■ Material to process ■
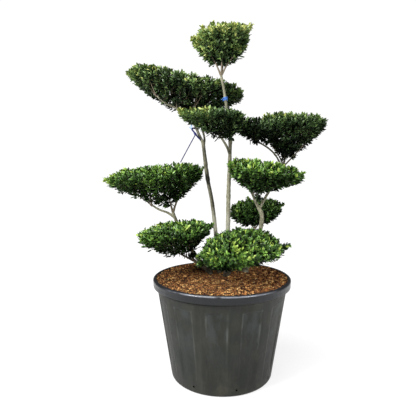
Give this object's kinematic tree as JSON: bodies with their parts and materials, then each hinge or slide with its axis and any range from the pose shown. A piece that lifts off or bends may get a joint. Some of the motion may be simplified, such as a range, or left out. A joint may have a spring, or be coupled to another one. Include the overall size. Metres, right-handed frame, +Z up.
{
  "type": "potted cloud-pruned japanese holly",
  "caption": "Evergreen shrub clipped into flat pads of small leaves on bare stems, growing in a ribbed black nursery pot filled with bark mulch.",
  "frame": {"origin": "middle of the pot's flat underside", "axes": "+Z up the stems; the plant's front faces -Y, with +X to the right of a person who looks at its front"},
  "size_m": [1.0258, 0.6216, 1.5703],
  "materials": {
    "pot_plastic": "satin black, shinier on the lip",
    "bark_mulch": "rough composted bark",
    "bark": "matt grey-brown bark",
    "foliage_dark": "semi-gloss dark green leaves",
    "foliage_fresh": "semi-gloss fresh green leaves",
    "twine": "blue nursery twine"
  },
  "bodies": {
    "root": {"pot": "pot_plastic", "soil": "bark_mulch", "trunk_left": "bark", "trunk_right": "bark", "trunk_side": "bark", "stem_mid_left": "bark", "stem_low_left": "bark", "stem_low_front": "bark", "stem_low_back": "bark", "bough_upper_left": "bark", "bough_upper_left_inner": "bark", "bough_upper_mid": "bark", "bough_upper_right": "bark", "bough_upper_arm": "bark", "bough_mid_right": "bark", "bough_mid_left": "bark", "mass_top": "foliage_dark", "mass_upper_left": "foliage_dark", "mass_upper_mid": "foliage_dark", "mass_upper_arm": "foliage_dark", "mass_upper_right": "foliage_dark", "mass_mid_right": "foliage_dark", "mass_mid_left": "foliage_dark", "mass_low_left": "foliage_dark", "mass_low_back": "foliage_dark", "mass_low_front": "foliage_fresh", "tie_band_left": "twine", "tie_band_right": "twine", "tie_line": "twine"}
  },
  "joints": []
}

---

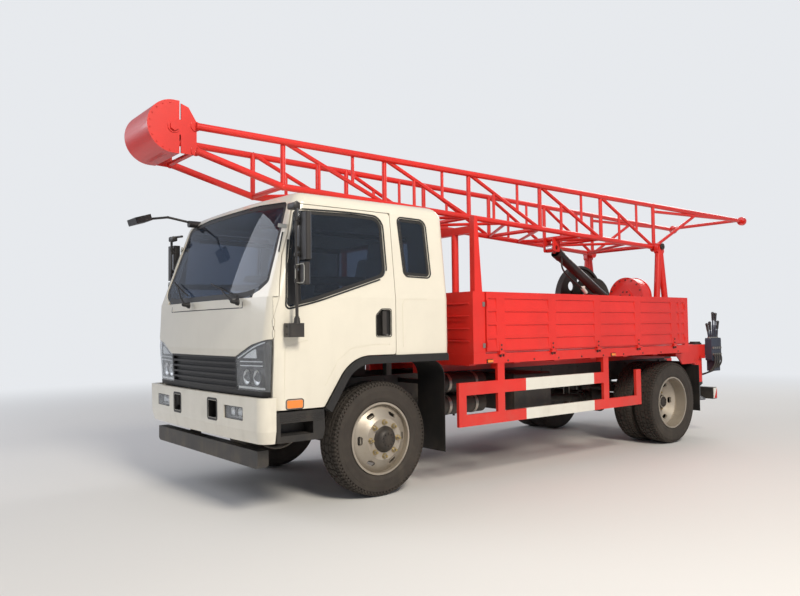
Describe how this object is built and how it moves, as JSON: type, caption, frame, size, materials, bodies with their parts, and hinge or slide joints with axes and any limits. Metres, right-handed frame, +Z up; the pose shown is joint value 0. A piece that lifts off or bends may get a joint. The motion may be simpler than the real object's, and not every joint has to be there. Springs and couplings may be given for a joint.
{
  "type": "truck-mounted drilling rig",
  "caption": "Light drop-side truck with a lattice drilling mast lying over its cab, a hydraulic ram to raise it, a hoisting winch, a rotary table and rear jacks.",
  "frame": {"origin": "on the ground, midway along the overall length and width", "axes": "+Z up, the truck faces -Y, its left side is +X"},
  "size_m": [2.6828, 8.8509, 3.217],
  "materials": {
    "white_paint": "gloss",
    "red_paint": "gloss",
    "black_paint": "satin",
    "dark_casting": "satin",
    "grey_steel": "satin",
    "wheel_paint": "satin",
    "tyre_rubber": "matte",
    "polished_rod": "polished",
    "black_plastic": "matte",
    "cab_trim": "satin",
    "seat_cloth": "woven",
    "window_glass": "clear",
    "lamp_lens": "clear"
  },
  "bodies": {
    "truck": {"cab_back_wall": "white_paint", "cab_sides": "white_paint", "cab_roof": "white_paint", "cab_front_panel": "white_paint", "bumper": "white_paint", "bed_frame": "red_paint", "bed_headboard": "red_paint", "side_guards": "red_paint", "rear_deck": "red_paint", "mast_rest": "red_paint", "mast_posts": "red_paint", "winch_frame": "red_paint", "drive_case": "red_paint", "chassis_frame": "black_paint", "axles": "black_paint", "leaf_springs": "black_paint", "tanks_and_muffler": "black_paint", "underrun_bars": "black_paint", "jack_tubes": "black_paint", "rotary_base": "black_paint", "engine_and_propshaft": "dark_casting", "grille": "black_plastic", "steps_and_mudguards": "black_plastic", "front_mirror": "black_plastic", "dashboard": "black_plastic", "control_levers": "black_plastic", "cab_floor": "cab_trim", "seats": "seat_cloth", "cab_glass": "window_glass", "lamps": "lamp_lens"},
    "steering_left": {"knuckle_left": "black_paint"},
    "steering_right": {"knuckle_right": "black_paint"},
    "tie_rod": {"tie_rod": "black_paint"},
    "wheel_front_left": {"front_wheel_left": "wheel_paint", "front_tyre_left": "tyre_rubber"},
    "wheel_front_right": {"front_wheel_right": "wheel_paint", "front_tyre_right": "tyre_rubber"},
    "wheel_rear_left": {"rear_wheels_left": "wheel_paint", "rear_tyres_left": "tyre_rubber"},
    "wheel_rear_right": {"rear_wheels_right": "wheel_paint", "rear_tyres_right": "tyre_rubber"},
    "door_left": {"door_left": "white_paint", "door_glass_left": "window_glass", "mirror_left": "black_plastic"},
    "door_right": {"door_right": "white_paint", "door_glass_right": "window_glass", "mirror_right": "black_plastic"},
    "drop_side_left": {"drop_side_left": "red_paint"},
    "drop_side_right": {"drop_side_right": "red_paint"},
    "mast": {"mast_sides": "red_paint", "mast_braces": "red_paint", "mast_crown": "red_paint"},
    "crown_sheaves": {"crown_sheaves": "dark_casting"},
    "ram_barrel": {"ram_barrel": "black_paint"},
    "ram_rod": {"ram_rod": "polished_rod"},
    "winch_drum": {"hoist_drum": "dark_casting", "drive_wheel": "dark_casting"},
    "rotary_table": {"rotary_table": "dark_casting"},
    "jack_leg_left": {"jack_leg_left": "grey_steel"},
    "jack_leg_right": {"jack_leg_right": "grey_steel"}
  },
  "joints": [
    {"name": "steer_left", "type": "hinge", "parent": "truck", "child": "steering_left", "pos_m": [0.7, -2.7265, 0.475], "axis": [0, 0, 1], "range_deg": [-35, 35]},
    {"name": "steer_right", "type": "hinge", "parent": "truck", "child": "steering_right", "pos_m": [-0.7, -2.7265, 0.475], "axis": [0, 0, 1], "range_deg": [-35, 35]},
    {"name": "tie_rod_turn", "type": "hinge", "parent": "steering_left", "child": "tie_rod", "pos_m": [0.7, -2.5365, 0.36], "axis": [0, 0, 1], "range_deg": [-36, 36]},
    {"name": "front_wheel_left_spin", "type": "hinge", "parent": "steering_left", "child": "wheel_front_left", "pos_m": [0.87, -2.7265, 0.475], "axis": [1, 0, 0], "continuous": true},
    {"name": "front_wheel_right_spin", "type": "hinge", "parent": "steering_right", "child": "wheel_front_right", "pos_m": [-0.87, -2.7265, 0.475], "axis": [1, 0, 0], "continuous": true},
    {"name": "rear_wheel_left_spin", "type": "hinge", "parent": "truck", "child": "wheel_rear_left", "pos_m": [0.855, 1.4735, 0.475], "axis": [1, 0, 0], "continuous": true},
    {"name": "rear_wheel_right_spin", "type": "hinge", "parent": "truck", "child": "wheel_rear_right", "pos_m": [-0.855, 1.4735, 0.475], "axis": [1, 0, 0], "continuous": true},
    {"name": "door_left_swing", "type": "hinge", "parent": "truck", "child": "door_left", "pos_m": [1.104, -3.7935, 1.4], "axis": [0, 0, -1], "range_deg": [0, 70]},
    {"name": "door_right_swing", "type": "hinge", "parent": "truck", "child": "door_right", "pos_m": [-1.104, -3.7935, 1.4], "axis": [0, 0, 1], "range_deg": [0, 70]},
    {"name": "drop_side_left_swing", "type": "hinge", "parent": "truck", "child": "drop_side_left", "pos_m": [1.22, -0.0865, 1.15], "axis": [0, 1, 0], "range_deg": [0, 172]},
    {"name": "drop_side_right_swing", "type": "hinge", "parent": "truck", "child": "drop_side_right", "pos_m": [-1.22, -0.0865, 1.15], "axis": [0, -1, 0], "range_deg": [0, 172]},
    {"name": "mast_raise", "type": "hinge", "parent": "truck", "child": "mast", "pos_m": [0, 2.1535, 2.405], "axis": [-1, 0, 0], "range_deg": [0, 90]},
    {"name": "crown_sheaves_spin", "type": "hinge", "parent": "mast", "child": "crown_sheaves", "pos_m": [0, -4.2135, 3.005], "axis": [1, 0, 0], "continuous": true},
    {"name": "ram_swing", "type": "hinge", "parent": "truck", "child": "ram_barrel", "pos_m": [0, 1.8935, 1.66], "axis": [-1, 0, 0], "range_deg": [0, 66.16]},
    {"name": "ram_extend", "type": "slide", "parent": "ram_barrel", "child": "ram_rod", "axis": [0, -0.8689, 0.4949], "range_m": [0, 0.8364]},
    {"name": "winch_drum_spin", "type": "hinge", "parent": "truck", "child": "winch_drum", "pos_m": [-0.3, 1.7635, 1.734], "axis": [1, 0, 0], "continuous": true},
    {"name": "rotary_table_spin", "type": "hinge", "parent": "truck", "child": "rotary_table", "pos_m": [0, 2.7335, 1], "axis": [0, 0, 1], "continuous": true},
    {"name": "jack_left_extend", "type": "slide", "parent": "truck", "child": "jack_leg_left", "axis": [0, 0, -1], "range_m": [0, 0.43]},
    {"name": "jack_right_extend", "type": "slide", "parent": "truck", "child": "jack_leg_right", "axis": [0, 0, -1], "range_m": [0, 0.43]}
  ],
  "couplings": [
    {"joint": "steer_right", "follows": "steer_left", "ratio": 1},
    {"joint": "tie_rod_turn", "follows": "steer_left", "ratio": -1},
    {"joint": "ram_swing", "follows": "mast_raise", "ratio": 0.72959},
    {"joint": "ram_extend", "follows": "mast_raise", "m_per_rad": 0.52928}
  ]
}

■ Requirement ■
Collect every line from the records above that contains the word "joints".

■ Answer to the problem ■
  "joints": []
Describe how this object is built and how it moves, as JSON: type, caption, frame, size, materials, bodies with their parts, and hinge or slide joints with axes and any limits. Metres, right-handed frame, +Z up; the pose shown is joint value 0. A piece that lifts off or bends may get a joint. The motion may be simpler than the real object's, and not every joint has to be there. Springs and couplings may be given for a joint.
  "joints": [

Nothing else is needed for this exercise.